Fractal patterns form the basis of the universe, physical and metaphysical. Fractals occur naturally in nature on all scales. What is more, they appear in all facets of human life including science, art, architecture, economics, politics, culture and religion.

The Harmonic Law of Nature is a universal law that is also known as the Principle of Similarity or Principle of Affinity. It describes the apparent tendency for forms to resemble one another in shape over time based upon their underlying geometric structure or character . There is a natural tendency for nonlinear systems to self-organize into macroscopic patterns that are similar to the behavior observed at smaller scales.

So harmonic trading is based on finding those patterns that are also the key to the stock, gold, silver and commodity markets. Unlike simple technical analysis which follows a trend, Harmonic Trading is a decision making tool. It not only identifies trends but also gives you a prediction of what else may be on the way for those stocks. You might say Harmonic Trading combines Technical Analysis and Fundamental Analysis efforts into one. In more technical terms, it uses the laws of fractals to identify market trends and develop trading strategies for them based upon market timing of market moving events.

In essence, Harmonic Trading is pattern recognition coupled with pattern analysis.

# Define and Explain what the pattern AB = CD is and how can we identify it?

In the world of Crypto trading everyone is aimed at overcoming the risk of "pattern blindness" (and potentially getting burnt by it), today I will introduce an important pattern (AB = CD) that traders can take note of.

The AB = CD pattern represents a situation where an asset is being pushed up or down in waves, which are themselves being pushed in the same direction. It is commonly seen when there are big buyers or sellers involved. The general rule with this pattern is to sell when it's fully formed and buy again when there's a confirmation after each wave down in price.

What does AB = CD mean for traders?
It means: When we see an asset forming a series of high and low points, and each point is followed by a small dip or spike higher or lower. These waves could be down then back up again, down then higher again etc. As the price follows these waves it can either break out of the pattern (upwards breakouts) or break back into the pattern (downwards break outs). When this happens we sell it and buy it back in later once there's confirmation that we've made a profit.

Example:
We have been following a coin from point A to B. When the price reaches a high at point C, we sell it and notice that it falls back down to where AB is shown on the graph. We buy it back in at point B, after this we wait for confirmation of a spike up again. This confirmation happens at point D and we sell out of the coin again.
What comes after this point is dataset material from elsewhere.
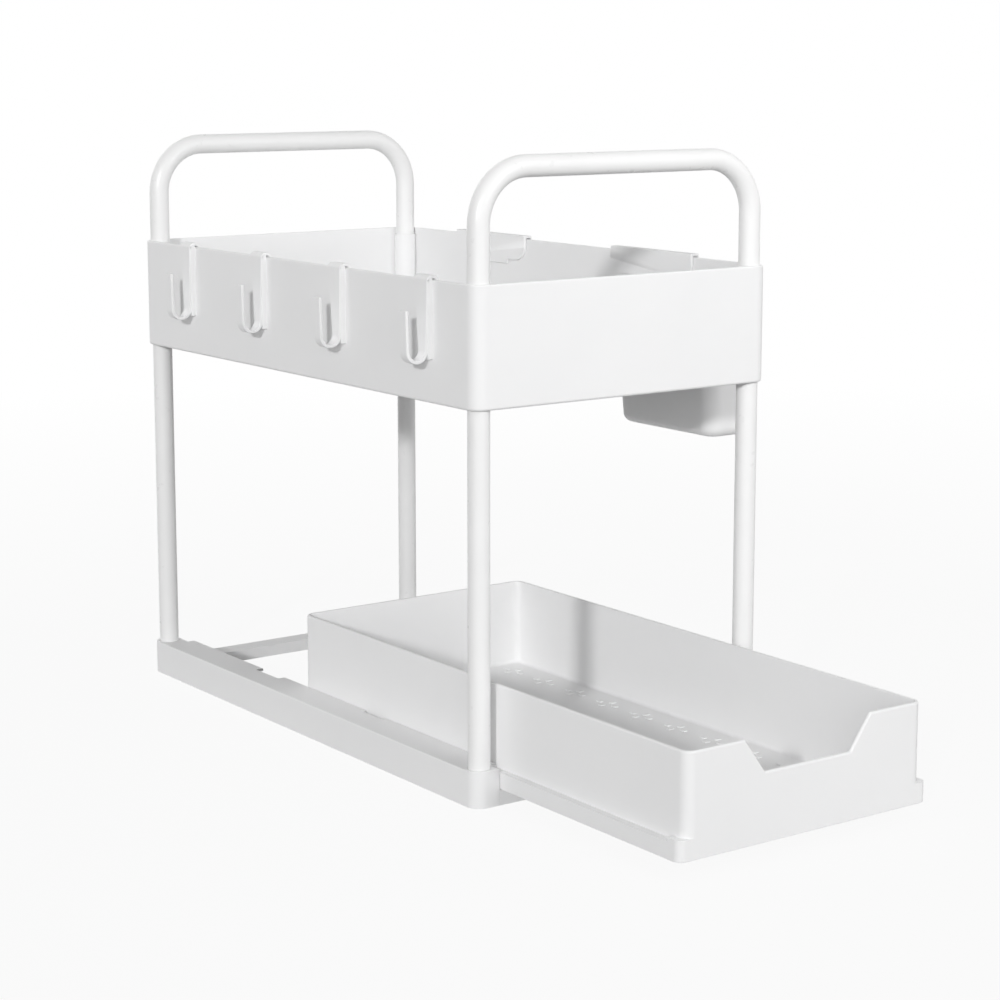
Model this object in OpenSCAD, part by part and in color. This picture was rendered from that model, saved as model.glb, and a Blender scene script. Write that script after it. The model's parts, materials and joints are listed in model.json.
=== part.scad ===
// Two-tier pull-out rack: an open base with a sliding drawer, four tube posts, an upper tray
// with a tube handle at each end, four hooks and two hanging cups.
// Units are millimetres. X runs across the rack, Y runs from front to back and Z is up.
// The origin is on the floor, midway between the two front posts.

/* [Rack] */
// Outside width of the base and of the upper tray
rack_w = 201; // [180:1:240]
// Outside depth of the base and of the upper tray
rack_d = 363; // [320:1:420]
// Radius of the outside corners; each post stands at the centre of this radius
corner_r = 8; // [7.6:0.2:9]

/* [Tubes] */
// Outside diameter of the posts and handles
tube_d = 12; // [10:0.5:12.4]
// Wall of the tube
tube_wall = 1; // [0.8:0.1:1.5]
// Height of the top of the handles above the tray's rim
handle_rise = 65.4; // [60:0.2:120]
// Radius of the handle bends, measured to the tube's axis
bend_r = 30; // [20:1:45]
// Length of the hidden plug that joins a post to the handle leg above it
joiner_l = 56; // [40:1:58]
// Distance that the ends of a joiner are tapered over
joiner_taper = 2; // [1:0.5:4]
// Clearance round a post or handle leg in its socket
socket_gap = 0.1; // [0.05:0.05:0.2]

/* [Upper tray] */
// Height of the tray's underside above the floor
tray_z = 213; // [180:1:230]
// Height of the tray's walls, underside to rim
tray_h = 65.6; // [62:0.2:75]
// Thickness of the tray's walls
tray_wall = 2; // [1.8:0.1:2.4]
// Thickness of the tray's floor
tray_floor = 2; // [1.6:0.1:3]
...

As with all these patterns, a clear chart with a combination of candlesticks and lines would make identifying this pattern easier for you as a trader. A good example is the ETHUSD pair.

If you had the ability to identify patterns like these then your trading would be that much more effective as you would know when to sell and buy. This knowledge will allow you to make money, as you know when to take profits and cut losses on trades.

# Clearly describe the entry and exit criteria for both buying and selling using the AB = CD pattern?

### Entry and exit criteria for buying:

For placing buy, point C of AB-CD should be below point A and point D should be below point B and price should be falling. And as you can see in the below image point C should be between 0.618(61.8%) and 0.786(78.6%) of the fibonacci retracement. And point D should be between 1.272(127.2%) and1.618(161.8%) of the Fibonacci Retracement. Point C should be between A and B and point B should be between C and D.

Source

### Entry and exit criteria for selling:

For placing sell, point C of AB-CD should be above point A and point D should be above point B and price should be going up. See the below image point C should be between 0.618(61.8%) and 0.786(78.6%) of the fibonacci retracement. And point D should be between 1.272(127.2%) and1.618(161.8%) of the Fibonacci Retracement. Point C should be between A and B and point B should be between C and D. And C must be between B and D.

Source

# Make 2 entries (Up and Down) on any cryptocurrency pair using the AB = CD pattern confirming it with Fibonacci.

Source

Here we buying Stacks(STXUSD) at the price of \$1.473, setting stop loss(SL) below lower low of ABCD which is \$1.445 and setting take profit(TP) at \$1.512 which is right between CD.

### Sell/Short Entry:

Source

Selling Ripple(XRPUSD) at the price of \$1.094, with the stop loss(SL) of \$1.106 which is above higher high of AB-CD and setting take profit(TP) at \$1.068 which is between C and D of AB-CD pattern.
I'd conclude that, many traders use technical indicators to help them predict outcomes and manage their trades. Technical indicators can help traders understand the relationship between price and other factors, such as volume and volatility. It is important to remember that technical indicators are not a magic bullet; they can help you make educated decisions and understand the underlying factors of price action, but they also rely on other variables and can be misinterpreted. Technical indicators are tools for signaling. They are not forced strategies. So, always be cautious when using these indicators to place real short/long positions.